Droit à l’IVG: Le corps des femmes est le champ de bataille du patriarcat

En 2019, il est toujours possible d’avorter en France. Mais pour combien de temps ? Depuis plusieurs mois, ce droit, acquis il y a 44 ans, tient bon et ne rompt pas devant les forces employées par ses détracteurs pour le faire disparaître.

Des entraves à la liberté d’avorter en France? Dans le contexte conservateur de l’époque, on peut continuer à saluer l’acharnement de Simone Veil et de ses collaboratrice.eur.s pour que les femmes puissent enfin disposer de leur corps. En 2019, ce concept n’apparaît-il pas dépassé ?

Malgré tout le bon sens possible, la réponse demeure impassiblement non. Dans cet environnement toujours conservateur, les panégyristes de la clause de conscience ne faiblissent pas. L’article R.4127-47 du code de santé publique reste ainsi l’écrin doré d’une clause superfétatoire qui continue de prétendre que l’IVG est un acte particulier. Le corps médical dans sa grande majorité manifeste son opposition à l’abolition de ladite clause. Que peut-on y voir d’autre qu’une volonté toujours plus accrue de s’approprier le corps des femmes ?

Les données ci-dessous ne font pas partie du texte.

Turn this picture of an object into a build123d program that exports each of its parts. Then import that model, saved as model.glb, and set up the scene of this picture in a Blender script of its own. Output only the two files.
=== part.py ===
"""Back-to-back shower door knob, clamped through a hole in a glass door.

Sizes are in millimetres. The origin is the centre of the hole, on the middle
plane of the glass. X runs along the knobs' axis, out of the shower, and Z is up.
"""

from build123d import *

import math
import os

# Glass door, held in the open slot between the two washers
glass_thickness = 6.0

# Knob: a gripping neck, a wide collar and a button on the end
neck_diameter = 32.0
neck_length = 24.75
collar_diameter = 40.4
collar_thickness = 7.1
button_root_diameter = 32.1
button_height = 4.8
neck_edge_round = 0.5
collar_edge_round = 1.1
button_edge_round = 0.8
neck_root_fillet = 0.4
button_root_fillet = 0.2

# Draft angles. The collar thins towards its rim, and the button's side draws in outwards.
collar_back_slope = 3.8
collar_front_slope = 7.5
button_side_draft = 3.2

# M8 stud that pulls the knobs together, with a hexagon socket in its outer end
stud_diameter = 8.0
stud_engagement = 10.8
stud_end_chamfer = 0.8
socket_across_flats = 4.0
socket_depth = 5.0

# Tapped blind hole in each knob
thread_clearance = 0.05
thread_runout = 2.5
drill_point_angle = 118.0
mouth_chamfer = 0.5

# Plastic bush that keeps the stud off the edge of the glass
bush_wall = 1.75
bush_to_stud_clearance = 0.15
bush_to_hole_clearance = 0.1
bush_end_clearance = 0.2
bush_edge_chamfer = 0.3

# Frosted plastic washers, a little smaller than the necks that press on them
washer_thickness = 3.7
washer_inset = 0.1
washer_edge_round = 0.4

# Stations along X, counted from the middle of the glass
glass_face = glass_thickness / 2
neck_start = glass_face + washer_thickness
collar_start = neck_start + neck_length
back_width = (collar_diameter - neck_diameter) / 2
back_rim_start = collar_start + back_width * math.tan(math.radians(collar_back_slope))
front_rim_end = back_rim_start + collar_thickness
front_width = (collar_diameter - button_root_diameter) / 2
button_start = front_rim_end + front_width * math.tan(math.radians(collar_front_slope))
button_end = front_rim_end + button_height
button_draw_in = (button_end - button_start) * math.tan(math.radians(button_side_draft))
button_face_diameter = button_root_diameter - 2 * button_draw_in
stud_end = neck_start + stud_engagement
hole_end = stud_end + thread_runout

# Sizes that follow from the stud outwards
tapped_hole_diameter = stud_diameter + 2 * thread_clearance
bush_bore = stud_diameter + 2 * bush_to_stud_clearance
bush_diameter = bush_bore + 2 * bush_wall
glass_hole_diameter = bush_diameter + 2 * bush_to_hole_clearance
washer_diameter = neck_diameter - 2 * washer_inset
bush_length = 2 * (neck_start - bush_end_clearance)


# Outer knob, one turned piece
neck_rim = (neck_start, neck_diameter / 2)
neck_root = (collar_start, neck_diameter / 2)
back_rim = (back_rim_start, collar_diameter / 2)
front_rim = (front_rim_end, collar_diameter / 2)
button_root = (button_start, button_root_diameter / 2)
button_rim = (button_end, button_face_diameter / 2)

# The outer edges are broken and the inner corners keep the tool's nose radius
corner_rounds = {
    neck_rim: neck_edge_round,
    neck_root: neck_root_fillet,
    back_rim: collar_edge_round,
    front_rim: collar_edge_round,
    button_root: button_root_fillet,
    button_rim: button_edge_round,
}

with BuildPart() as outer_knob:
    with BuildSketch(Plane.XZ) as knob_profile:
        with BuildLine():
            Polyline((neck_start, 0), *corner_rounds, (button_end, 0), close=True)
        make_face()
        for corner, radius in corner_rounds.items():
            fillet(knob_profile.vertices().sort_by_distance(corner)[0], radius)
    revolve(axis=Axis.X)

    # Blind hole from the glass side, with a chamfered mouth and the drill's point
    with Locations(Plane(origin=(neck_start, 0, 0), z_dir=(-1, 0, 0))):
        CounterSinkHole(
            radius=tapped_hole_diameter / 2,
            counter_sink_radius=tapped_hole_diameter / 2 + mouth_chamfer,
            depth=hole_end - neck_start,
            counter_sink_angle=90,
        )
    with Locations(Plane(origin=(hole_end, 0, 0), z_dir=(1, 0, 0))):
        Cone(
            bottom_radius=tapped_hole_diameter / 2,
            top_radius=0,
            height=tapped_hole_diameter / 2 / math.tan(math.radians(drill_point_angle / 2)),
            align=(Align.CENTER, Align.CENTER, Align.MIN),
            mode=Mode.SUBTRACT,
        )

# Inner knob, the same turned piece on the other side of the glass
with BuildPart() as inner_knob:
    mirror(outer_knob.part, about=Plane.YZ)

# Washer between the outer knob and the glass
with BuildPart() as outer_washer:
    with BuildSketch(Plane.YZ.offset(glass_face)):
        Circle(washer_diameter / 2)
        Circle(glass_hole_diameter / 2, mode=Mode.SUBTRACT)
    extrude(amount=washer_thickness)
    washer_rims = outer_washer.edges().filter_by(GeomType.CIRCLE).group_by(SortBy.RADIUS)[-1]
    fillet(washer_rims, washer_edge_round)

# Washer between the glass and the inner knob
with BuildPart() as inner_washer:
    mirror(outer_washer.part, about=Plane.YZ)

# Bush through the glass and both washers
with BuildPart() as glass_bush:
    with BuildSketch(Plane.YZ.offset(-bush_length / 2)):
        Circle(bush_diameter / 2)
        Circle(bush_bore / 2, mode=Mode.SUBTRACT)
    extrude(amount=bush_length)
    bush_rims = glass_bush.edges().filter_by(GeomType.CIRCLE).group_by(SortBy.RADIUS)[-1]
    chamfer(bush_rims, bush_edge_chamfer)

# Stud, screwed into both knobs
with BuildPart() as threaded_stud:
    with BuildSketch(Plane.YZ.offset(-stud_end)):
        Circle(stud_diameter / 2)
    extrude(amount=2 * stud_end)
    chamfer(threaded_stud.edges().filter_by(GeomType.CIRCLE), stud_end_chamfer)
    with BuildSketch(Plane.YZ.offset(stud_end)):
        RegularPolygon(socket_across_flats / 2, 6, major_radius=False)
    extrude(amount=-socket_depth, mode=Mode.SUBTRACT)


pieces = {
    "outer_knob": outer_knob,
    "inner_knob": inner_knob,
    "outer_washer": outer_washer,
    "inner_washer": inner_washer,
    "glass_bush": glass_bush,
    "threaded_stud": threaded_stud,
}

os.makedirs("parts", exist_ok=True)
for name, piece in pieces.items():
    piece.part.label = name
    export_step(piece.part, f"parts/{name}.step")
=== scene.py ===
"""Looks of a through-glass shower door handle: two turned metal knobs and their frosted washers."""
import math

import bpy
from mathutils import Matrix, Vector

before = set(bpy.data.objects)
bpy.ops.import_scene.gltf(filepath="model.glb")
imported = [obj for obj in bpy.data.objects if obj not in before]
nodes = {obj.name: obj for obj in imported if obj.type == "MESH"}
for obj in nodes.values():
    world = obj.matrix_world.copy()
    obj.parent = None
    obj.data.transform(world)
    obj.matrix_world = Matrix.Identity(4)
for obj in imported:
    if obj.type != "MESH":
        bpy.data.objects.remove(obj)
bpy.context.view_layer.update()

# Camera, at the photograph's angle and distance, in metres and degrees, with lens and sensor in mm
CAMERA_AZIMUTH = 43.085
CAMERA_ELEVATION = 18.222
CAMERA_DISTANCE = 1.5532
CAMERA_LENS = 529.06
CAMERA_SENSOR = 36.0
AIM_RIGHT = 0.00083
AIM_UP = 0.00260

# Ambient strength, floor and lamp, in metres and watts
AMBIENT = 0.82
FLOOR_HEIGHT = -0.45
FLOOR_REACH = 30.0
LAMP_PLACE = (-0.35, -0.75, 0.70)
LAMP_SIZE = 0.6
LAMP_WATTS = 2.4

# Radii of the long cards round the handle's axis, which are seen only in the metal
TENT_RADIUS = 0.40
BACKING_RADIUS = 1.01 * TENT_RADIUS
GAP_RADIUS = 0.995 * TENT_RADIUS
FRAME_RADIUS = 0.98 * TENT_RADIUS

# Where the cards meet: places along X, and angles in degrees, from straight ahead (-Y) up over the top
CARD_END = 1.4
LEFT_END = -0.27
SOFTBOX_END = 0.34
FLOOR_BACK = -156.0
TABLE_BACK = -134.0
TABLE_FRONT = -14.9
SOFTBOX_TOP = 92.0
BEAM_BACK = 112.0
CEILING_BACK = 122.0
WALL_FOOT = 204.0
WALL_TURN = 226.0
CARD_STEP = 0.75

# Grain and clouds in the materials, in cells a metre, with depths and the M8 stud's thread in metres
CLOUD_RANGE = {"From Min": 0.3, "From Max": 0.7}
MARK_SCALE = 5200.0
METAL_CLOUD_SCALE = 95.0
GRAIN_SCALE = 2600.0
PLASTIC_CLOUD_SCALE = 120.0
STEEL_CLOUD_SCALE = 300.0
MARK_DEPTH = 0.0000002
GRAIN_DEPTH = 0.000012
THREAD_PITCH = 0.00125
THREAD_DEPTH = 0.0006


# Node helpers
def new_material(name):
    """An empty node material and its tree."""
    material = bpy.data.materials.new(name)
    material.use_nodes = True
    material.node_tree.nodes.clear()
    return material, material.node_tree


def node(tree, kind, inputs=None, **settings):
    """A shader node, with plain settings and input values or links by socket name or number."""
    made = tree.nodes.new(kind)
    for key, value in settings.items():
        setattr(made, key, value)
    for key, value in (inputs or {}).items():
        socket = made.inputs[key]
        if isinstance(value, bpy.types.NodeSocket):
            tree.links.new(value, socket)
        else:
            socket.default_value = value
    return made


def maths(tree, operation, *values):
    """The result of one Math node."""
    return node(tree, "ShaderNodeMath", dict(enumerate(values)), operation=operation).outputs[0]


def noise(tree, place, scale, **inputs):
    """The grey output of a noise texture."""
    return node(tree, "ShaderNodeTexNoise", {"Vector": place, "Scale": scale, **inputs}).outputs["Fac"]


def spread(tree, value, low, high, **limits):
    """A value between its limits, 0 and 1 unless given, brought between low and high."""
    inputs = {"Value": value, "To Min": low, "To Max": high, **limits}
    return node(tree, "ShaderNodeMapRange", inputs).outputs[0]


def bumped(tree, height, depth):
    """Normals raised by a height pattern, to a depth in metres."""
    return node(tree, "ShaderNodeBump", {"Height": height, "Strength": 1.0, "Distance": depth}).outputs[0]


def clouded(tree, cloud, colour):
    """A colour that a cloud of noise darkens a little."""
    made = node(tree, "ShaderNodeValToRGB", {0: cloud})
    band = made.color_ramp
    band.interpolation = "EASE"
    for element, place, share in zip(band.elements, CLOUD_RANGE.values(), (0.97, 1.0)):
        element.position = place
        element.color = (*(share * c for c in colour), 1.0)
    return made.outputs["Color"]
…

Si la Ministre de la Santé a commandé un état des lieux sur l’invocation de la clause de conscience sur le sol français, la question demeure sans réponse depuis septembre dernier. D’ailleurs, les pouvoirs publics continuent de rendre ardue la défense de ce droit. La disparité territoriale n’a de cesse de s’accroître. Les maternités ferment, les centres de santé où sont pratiqués les IVG aussi.

Aujourd’hui, le nombre d’IVG pratiqués en dehors d’un centre hospitalier est en constante augmentation. La raison? La plupart des femmes résident
à plus d’une heure d’un lieu spécialisé. Contraint de se rendre à l’évidence face aux détracteurs toujours plus nombreux, le gouvernement a mis en œuvre une loi pénalisant le délit d’entrave numérique en 2017. Depuis 2013, les groupes « anti-IVG » n’ont de cesse de grandir. Légitimés par la montée des populismes en Europe, ces extrémistes religieux continuent d’acquérir visibilité et pouvoir.

Et, du coup, la culpabilisation des femmes continue, leurs corps demeurent à disposition de tous sauf d’elles-mêmes.


Spotlight autour du monde.


On ne peut que constater, de manière alarmante, que les droits des femmes sont globalement en régression. En particulier, le choix des femmes d’avoir
recours à l’avortement. Ainsi, dans le monde, un avortement sur deux est illégal. Toutes les 9 minutes, c’est une femme qui décède en raison d’un
avortement pratiqué dans la clandestinité.

Aux Etats-Unis, certains Etats, comme le Texas, ont mis en œuvre des mesures législatives punitives envers les femmes qui oseraient avorter. Depuis décembre 2016, une femme ayant eu recours à l’IVG se voit dans l’obligation d’enterrer son fœtus. Les USA, sous l’égide d’un homme qui veut du mal aux femmes, continuent de déposséder les femmes de leurs droits et de leurs corps.

Actuellement, en Amérique latine, seuls trois pays – l’Uruguay, la Guyane et Cuba – autorisent les femmes à avorter. Pourtant les femmes n’ont de
cesse de revendiquer leurs droits. Si les manifestations mémorables organisées par les Argentines ont défrayé la chronique, le Parlement est demeuré sourd à leur appel. En Amérique centrale, aucun Etat n’autorise le recours à l’IVG. La législation y est d’ailleurs particulièrement restrictive comme au Salvador où deux jeunes femmes ont été emprisonnées pour homicide à la suite de leurs fausses couches. Nous n’avons donc pas fini de réclamer le droit de disposer librement de notre corps et celui de nos sœurs. Nous continuons de souffrir dans l’indifférence générale. Certaines d’entre nous continuent de mourir. Viendra le temps où les femmes vaincront le patriarcat, en attendant, la mobilisation continue.